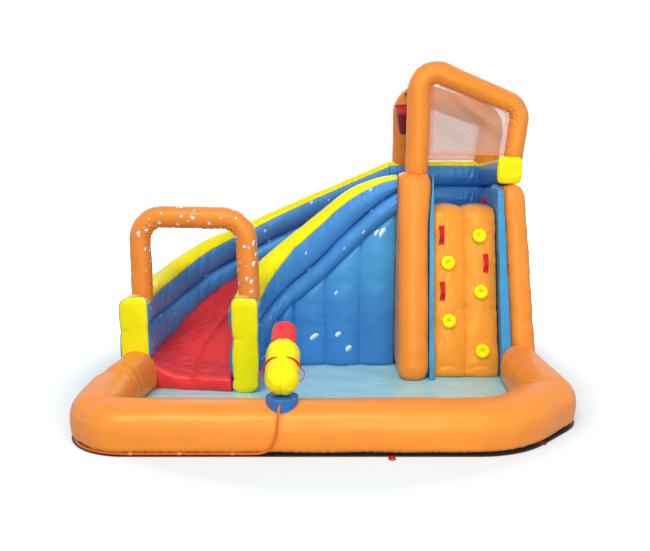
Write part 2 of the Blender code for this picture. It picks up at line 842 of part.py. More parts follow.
def climbing_wall(finish):
    """Two sewn channels in front, drawn in at the head and the foot."""
    shares = [(share / 2, up) for share, up in CHANNEL_SHARES]
    shares += [(0.5 + share / 2, up) for share, up in CHANNEL_SHARES[1:]]
    rear = back(COLUMN_REAR_BACK)
    levels = (
        (BASE_Z, CLIMB_DRAW / 2), (BASE_Z + CLIMB_DRAW, 0), (CLIMB_HEIGHT - CLIMB_DRAW, 0),
        (CLIMB_HEIGHT - CLIMB_DRAW / 4, CLIMB_DRAW / 3), (CLIMB_HEIGHT, CLIMB_DRAW)
    )
    sections = []
    for level, draw in levels:
        left, right = fan(CLIMB_LEFT, level), fan(CLIMB_RIGHT, level)
        front = [
            (left + (right - left) * share, climb_front(level) + draw + CLIMB_CHANNEL_DEPTH * (1 - up), level)
            for share, up in shares
        ]
        sections.append(front + [(right, rear, level), (left, rear, level)])
    return chamber("climbing_wall", sections, finish, 0)


def platform(finish):
    """The floor of the tower, a pad with soft edges and one round corner at the back."""
    left, right = TOWER_LEFT_X, REAR_X - WALL_WIDTH / 2 - GAP
    front = back(COLUMN_REAR_BACK) + GAP
    high = PLATFORM_HEIGHT - GAP - GAP
    low = high - PLATFORM_THICK
    radius = REAR_CORNER_RADIUS - WALL_WIDTH / 2 - GAP
    corner_x, corner_y = REAR_X - REAR_CORNER_RADIUS, back(BED_BACK) + BOLSTER_OFFSET - REAR_CORNER_RADIUS
    soft = PLATFORM_BEVEL
    stops = [(left, corner_y + radius)]
    for k in range(CORNER_STEPS):
        angle = math.pi / 2 * k / CORNER_STEPS
        stops.append((corner_x + radius * math.sin(angle), corner_y + radius * math.cos(angle)))
    stops.append((right, corner_y))
    sections = []
    for x, rear in stops:
        ring = [
            (rear, high - soft), (rear - soft, high), (front + soft, high), (front, high - soft),
            (front, low + soft), (front + soft, low), (rear - soft, low), (rear, low + soft)
        ]
        sections.append([(x, y, z) for y, z in ring])
    return chamber("platform_floor", sections, finish, 0)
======
GIVEN REQUEST:
Write out the data exactly as it stands.

COMPLETED TASK:
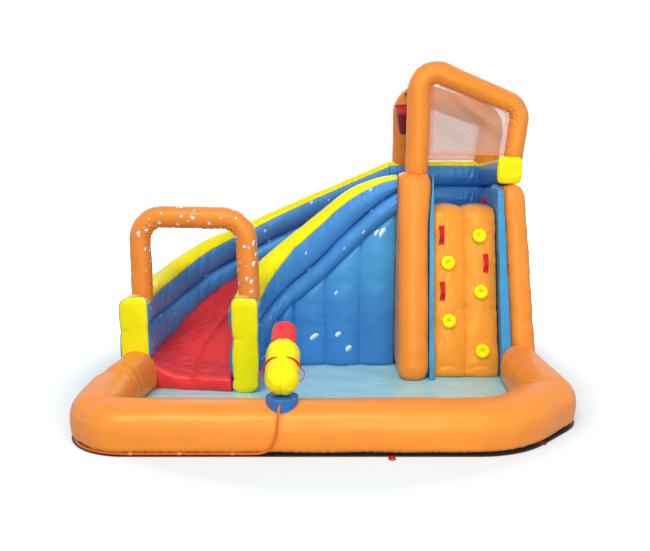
Write part 2 of the Blender code for this picture. It picks up at line 842 of part.py. More parts follow.
def climbing_wall(finish):
    """Two sewn channels in front, drawn in at the head and the foot."""
    shares = [(share / 2, up) for share, up in CHANNEL_SHARES]
    shares += [(0.5 + share / 2, up) for share, up in CHANNEL_SHARES[1:]]
    rear = back(COLUMN_REAR_BACK)
    levels = (
        (BASE_Z, CLIMB_DRAW / 2), (BASE_Z + CLIMB_DRAW, 0), (CLIMB_HEIGHT - CLIMB_DRAW, 0),
        (CLIMB_HEIGHT - CLIMB_DRAW / 4, CLIMB_DRAW / 3), (CLIMB_HEIGHT, CLIMB_DRAW)
    )
    sections = []
    for level, draw in levels:
        left, right = fan(CLIMB_LEFT, level), fan(CLIMB_RIGHT, level)
        front = [
            (left + (right - left) * share, climb_front(level) + draw + CLIMB_CHANNEL_DEPTH * (1 - up), level)
            for share, up in shares
        ]
        sections.append(front + [(right, rear, level), (left, rear, level)])
    return chamber("climbing_wall", sections, finish, 0)


def platform(finish):
    """The floor of the tower, a pad with soft edges and one round corner at the back."""
    left, right = TOWER_LEFT_X, REAR_X - WALL_WIDTH / 2 - GAP
    front = back(COLUMN_REAR_BACK) + GAP
    high = PLATFORM_HEIGHT - GAP - GAP
    low = high - PLATFORM_THICK
    radius = REAR_CORNER_RADIUS - WALL_WIDTH / 2 - GAP
    corner_x, corner_y = REAR_X - REAR_CORNER_RADIUS, back(BED_BACK) + BOLSTER_OFFSET - REAR_CORNER_RADIUS
    soft = PLATFORM_BEVEL
    stops = [(left, corner_y + radius)]
    for k in range(CORNER_STEPS):
        angle = math.pi / 2 * k / CORNER_STEPS
        stops.append((corner_x + radius * math.sin(angle), corner_y + radius * math.cos(angle)))
    stops.append((right, corner_y))
    sections = []
    for x, rear in stops:
        ring = [
            (rear, high - soft), (rear - soft, high), (front + soft, high), (front, high - soft),
            (front, low + soft), (front + soft, low), (rear - soft, low), (rear, low + soft)
        ]
        sections.append([(x, y, z) for y, z in ring])
    return chamber("platform_floor", sections, finish, 0)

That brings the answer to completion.